4. He said after the Garner killing that he had told his biracial son, Dante, to “take special care” in encounters with the police.

5. He generally condoned the peaceful protests for police reform — while condemning those who incited or committed violence — and cited a tagline of the movement: “Black lives matter.”

The list of grievances adds up to very little, unless you look at it through the magnifying lens of resentment fomented by union bosses and right-wing commentators. The falling murder rate, the increased resources for the department, the end of quota-based policing, which the police union despised, the mayor’s commitment to “broken-windows” policing — none of that matters, because many cops have latched on to the narrative that they are hated, with the mayor orchestrating the hate.

Not mentioned as a "grievance" is the implication by de Blasio that the New York police department is racist. The Times sort of forgot the rest of de Blasio's quote:

Is Dante safe each night? There are so many families in this city who feel that each and every night. Is my child safe? And not just from some of the painful realities—crime and violence in some of our neighborhoods—but is safe from the very people they want to have faith in as their protectors.
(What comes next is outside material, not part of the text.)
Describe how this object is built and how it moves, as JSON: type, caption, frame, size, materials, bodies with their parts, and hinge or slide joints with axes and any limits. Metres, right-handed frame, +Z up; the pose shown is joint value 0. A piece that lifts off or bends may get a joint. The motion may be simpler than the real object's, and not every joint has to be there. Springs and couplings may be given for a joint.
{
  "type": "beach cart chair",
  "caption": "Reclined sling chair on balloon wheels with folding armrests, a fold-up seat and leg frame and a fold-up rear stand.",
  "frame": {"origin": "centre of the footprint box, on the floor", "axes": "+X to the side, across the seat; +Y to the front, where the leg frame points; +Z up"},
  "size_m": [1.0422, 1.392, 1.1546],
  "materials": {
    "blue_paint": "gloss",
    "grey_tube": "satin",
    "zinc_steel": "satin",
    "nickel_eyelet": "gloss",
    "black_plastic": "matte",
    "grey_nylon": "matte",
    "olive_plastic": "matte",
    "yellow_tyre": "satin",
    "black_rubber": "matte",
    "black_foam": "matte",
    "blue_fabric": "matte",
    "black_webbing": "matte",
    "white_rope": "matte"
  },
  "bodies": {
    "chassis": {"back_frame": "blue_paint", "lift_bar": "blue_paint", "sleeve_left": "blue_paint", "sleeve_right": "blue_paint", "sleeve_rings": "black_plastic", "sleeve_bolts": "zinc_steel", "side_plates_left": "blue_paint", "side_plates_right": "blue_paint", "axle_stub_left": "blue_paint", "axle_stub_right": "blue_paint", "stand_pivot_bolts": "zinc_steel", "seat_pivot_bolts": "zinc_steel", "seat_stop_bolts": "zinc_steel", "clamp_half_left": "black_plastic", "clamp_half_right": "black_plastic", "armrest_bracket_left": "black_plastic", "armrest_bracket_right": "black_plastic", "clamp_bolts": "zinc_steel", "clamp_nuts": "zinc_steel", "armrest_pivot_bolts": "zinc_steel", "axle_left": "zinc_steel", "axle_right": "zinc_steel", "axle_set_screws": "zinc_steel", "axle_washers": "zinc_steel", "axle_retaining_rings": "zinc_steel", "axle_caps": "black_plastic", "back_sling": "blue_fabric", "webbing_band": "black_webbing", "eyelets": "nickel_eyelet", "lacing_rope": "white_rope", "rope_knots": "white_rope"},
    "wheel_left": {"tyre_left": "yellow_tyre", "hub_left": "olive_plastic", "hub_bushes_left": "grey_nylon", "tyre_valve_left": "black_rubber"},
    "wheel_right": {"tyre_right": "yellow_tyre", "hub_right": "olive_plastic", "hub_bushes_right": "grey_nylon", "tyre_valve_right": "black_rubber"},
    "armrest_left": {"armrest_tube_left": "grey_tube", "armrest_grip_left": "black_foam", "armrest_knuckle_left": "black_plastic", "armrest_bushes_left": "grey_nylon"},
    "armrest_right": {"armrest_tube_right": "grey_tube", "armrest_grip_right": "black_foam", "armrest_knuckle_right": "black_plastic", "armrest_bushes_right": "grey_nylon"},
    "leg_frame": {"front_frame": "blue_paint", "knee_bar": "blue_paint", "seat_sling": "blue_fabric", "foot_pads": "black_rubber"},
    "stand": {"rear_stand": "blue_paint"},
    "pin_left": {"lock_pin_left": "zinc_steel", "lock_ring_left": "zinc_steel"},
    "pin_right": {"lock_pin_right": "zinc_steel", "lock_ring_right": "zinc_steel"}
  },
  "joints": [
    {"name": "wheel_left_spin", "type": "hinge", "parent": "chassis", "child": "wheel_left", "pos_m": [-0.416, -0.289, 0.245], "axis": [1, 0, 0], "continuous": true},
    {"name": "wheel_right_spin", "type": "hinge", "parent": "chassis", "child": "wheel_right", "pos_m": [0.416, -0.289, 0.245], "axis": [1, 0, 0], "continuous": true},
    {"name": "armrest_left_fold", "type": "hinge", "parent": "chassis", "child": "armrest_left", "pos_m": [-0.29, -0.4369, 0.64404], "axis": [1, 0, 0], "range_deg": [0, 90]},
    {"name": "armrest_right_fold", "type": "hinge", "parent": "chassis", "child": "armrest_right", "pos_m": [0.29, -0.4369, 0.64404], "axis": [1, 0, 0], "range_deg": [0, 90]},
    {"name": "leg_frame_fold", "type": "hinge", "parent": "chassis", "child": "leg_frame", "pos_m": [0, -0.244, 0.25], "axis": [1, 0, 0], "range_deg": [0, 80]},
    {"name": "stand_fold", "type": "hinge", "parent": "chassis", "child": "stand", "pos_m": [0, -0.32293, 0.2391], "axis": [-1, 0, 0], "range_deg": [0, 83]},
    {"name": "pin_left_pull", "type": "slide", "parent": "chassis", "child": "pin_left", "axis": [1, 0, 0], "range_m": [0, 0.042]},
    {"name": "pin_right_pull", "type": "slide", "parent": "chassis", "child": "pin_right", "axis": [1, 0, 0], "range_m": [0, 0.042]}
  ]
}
If de Blasio is so stupid and naive not to see that the bulk of the protestors are cop hating anarchists and radicals who seize upon statements like that as justification for murder, he doesn't deserve the respect of officers  Nor does he deserve to hold office at all.

The Times' selective recounting of police grievances and emphasis on a false narrative about both the protestors and police is part of the pushback against the NYPD. by the left. Only making the police the villians in their little dramas can they attack their opponents under cover of racism.